Tuesday, April 04, 2006

On metadata "experts"

I'm often asked how one gets the skills required to do my job as a Metadata Librarian. My answer is one I can't stress strongly enough: experience. We need to know the theoretical foundation of what we do inside and out, and need to constantly think about why we're doing something - the big picture. But theory is not enough. The only way to become skilled at making good metadata decisions is practice--seeing what happens as a result of an approach and improving on that approach the next time. No matter how many times I've done a certain type of task, I see the next repetition as a way to re-use good decisions and re-think others.
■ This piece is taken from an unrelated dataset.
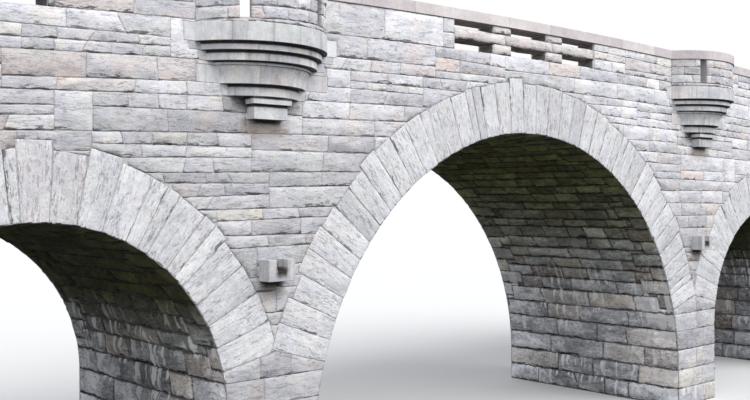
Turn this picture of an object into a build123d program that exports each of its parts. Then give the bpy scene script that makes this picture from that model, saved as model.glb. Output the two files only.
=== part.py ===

I've found the metadata community in libraries to be a very open one. When I'm starting on a task that I haven't done before, I use what I can from my experience with similar tasks. But I also ask around for advice from others who do have that experience. "Metadata" is a very big and diverse area of work. Even with the best abstract thinking, applying known principles to new environments, we all often need a boost for getting started from someone who has been through a given situation.

I'm skeptical of the idea of "experts" overall. These things are all relative - only once you start learning enough to be able to effectively share what you've learned with others do you truly realize how much you still have to learn. I put much more stock in the goal of becoming good at thinking about generalized solutions, good at making decisions for classes of problems rather than simply repeating specific implementations over and over. I'm not a programmer, and neither are many in the metadata librarian community. Yet this type of thinking that makes a good programmer can, in my opinion, make the best metadata experts as well.